Cotton harvester working Central California Acala crop

California's reputation for clean, quality cotton is vital to an industry with diminishing cotton acres.

California cotton seeks upper hand on whitefly

Whitefly populations have been seen earlier in recent years. IPM control measures can help, but chemical treatments are still necessary. California cotton acreage is significantly down this year, due to drought and price competition from other crops.    

California’s reputation for clean, quality cotton is a concern this year due to limited acreage and sticky cotton reared its head last year.

While pink bollworm survey numbers will not confirm it until July, Roger Isom, president of the California Cotton Ginners and Growers Associations, is relatively confident in early acreage estimates of 188,000 for the statewide crop. Isom expects 130,000 acres of Pima and 58,000 acres of Upland cotton.

This is about half of last year’s total California crop. Drought is the major factor in declining acreage numbers this year.

Industry leaders are working to get ahead of the sticky cotton issue this year through three meetings hosted by the Fresno-based California Cotton Ginners and Growers Associations. The meetings were held in Tulare, Shafter and Five Points in mid-June.

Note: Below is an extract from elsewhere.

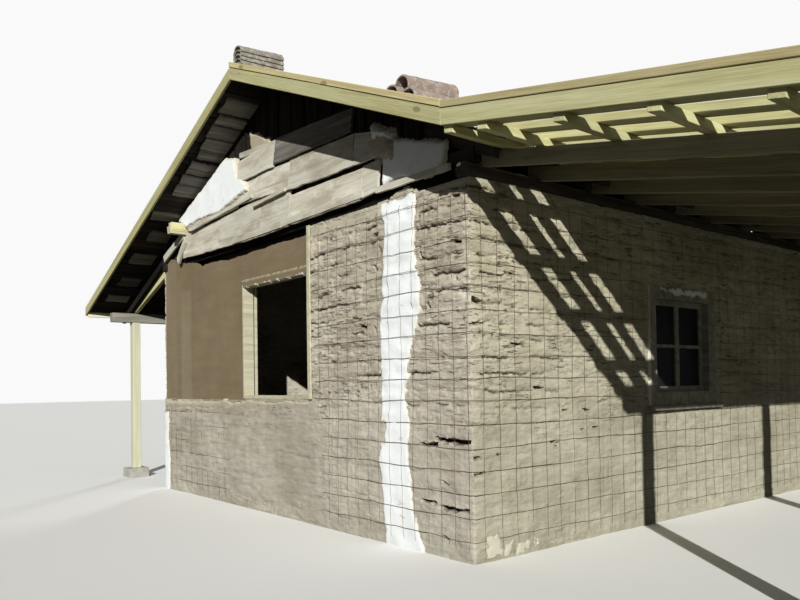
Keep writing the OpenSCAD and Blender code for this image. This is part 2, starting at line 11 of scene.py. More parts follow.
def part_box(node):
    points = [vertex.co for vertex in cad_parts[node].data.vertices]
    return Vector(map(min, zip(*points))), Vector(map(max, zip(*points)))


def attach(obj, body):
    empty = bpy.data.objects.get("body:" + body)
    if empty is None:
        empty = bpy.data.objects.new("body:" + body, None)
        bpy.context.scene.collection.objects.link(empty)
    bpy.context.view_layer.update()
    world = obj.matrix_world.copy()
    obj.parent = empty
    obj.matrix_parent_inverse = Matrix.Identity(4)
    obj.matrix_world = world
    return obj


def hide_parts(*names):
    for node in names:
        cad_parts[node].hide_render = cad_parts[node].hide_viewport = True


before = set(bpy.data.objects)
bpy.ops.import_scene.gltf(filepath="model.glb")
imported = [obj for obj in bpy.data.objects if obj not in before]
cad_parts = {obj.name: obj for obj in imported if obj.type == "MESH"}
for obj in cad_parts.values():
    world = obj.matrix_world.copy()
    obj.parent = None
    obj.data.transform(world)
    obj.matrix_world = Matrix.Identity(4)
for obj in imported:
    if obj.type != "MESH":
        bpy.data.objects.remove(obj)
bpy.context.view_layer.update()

Isom says the industry intends to host outreach meetings at various gins in the coming weeks to address the issue.

According to Pete Goodell, IPM expert with the University of California Cooperative Extension, the issue is one of sugar left behind by feeding white flies. This is why control of the pests is vitally important for the industry. Early July is not too soon to begin surveying cotton fields for whitefly populations.

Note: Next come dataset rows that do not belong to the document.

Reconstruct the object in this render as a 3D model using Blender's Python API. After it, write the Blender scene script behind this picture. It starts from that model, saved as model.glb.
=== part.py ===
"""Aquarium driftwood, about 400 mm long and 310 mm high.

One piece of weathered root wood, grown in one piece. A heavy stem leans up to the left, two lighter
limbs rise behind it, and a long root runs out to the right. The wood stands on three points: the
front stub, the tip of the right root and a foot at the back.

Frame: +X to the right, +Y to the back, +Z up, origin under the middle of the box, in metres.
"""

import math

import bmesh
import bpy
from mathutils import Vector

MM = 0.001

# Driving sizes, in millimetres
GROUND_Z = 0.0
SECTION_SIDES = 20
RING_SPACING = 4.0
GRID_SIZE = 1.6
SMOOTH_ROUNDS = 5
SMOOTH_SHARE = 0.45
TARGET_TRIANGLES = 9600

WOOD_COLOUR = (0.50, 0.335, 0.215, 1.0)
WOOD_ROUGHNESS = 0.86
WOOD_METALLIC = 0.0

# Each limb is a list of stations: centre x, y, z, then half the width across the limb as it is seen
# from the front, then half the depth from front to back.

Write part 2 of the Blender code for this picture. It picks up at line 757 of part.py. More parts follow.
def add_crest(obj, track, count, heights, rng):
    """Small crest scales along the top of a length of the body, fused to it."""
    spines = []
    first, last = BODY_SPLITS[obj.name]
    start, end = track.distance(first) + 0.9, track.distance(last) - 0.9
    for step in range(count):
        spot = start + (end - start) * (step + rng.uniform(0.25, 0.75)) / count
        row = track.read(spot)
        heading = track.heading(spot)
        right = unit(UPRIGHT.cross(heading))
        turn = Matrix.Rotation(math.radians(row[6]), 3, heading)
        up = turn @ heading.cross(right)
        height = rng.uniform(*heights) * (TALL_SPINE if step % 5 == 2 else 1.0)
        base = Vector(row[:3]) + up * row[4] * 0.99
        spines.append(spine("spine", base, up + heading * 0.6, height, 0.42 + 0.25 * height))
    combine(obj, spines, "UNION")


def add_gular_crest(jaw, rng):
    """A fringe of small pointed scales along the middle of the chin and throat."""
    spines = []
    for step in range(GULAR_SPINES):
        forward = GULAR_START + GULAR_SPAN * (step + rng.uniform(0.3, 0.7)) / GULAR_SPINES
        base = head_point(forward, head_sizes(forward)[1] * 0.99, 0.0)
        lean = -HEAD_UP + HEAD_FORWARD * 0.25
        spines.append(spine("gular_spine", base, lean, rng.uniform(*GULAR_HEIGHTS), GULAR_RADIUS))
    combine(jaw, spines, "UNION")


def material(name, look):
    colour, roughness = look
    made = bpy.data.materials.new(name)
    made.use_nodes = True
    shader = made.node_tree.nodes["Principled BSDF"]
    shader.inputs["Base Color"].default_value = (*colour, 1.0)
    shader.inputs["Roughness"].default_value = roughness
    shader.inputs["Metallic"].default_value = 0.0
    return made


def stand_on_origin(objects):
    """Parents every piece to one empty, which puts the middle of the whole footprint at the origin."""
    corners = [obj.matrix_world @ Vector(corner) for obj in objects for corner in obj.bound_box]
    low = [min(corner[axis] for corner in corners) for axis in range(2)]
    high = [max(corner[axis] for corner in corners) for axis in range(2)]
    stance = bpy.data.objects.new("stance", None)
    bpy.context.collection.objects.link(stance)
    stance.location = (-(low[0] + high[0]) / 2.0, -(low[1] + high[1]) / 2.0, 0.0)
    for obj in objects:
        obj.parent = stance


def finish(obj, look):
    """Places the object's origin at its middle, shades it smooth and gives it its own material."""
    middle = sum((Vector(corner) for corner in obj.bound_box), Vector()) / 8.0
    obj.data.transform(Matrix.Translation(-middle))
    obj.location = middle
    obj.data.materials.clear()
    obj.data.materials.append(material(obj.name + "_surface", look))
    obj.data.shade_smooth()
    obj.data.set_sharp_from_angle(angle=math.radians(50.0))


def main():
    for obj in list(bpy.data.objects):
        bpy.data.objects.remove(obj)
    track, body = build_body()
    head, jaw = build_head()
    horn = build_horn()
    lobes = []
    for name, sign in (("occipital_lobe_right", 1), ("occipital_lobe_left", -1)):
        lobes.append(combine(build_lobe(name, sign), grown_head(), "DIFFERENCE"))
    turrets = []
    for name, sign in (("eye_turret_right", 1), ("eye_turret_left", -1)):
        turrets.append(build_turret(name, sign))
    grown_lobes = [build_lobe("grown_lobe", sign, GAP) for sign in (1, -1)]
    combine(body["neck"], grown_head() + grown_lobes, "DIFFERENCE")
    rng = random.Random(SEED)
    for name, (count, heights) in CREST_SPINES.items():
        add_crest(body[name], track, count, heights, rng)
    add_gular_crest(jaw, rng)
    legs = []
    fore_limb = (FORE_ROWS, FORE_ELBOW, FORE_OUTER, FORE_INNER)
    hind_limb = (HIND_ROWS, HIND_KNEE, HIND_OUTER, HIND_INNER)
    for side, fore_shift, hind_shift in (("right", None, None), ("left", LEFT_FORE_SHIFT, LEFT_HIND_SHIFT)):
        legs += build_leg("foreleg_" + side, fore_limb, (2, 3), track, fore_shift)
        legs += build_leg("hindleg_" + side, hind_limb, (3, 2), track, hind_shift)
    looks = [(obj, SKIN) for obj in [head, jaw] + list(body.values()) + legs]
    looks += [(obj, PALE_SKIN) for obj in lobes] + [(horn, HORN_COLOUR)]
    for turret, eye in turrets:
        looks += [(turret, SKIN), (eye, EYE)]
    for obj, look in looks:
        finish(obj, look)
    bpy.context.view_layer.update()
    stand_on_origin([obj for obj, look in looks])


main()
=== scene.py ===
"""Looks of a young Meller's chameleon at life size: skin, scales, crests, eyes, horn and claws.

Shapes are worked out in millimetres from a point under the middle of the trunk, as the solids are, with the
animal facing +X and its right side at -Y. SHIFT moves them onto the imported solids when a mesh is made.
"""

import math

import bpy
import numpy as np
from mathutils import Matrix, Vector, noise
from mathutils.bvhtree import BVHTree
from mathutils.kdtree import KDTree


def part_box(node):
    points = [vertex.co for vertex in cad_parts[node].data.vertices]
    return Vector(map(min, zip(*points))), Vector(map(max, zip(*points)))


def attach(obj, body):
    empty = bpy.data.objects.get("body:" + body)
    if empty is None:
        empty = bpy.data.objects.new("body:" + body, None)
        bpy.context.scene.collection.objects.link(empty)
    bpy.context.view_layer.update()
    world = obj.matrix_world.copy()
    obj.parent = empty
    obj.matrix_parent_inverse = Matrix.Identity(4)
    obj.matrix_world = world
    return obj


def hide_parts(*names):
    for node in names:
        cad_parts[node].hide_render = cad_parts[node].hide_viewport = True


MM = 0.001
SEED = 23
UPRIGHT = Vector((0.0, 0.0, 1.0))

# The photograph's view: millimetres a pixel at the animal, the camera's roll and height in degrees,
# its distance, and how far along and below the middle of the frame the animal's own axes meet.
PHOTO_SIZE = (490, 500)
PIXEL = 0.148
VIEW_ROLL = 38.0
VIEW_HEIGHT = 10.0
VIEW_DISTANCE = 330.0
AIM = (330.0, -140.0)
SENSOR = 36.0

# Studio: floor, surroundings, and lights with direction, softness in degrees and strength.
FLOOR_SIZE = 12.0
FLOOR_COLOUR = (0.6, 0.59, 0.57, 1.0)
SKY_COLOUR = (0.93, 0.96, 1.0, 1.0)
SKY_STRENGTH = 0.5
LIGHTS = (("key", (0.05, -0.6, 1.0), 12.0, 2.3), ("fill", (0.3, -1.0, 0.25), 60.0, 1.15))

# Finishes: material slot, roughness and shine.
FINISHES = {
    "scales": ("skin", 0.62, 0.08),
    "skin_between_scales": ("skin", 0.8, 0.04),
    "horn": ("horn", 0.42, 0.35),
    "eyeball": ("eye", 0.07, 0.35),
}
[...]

“What you end up with is a fluffy cotton boll covered in sugars that collects everything,” Goodell said.

“Think of it as cotton candy at the carnival,” he told growers and pest control advisers (PCAs).

“Here’s the pun of the day,” Goodell joked, “Once a region develops a reputation for sticky cotton it really sticks with you.”

Quality cotton is clean cotton

Cotton gins need dry, fluffy cotton to easily roll through the ginning equipment. Some growers and ginners agree that there were issues with last year’s California cotton crop.

“Insect sugars will immediately shut down a mill,” Goodell said. "One or two bales can cause a problem and shut down a mill for a week. This is why people never forget who gave them the sticky bales.”

While sticky cotton can be particularly troublesome for cotton gins, textile mills can blackball entire growing regions over the issue, Goodell said.

The silverleaf whitefly is the major culprit in sticky cotton, according to Goodell. Populations usually peak in September when bolls are open. It has other seasonal hosts, including alfalfa, citrus, weeds, tomatoes, and melons, which makes control more difficult.

While cultural whiterfly controls exist, Goodell recommends chemical control as well since no single IPM enemy has been identified to manage whitefly populations. Pyrethroids are a common tool because they are labeled for multiple crops. Just be sure to check the labels, he says.

One factor partly responsible for the increased whitefly populations is the California drought. Whitefly populations are present in many areas of the San Joaquin Valley which are normally well managed, but last year the population was more widely distributed and a little more difficult to control. The whitefly was seen throughout the cotton growing region.

Controlling nymph populations is critical to the issue because the pest produces most of the honeydew that causes sticky cotton, and nymphs do not move, said Larry Godfrey, an extension entomologist with the University of California.

Whitefly populations developed earlier in 2013 than expected, Godfrey says, with pests seen in areas not commonly found. Those populations exploded within a relatively short time frame as well.

According to Godfrey, some of his research plots saw exponential growth in whitefly populations in as few as 15 days.

Recommendations

Sampling is the key, Godfrey says. Growers and PCAs should walk cotton fields and sample 30 leaves in different locations; looking at the fifth leaf from the top. These recommendations are based on the Arizona system and should work well for California.

Look for the presence of pests between the veins and use a magnifying lens for the nymphs. Count only the large third or fourth instars.

When sampling leaves, immediately count the adults on the underside of leaves since the bugs will quickly fly away. Then count the nymphs, Godfrey says.

Goodell recommends checking fields twice a week. Whiteflies tend to build first on the edge of the field.

Goodell recommends selective whitefly insecticides during the earliest period of invasion in order to preserve beneficial insects.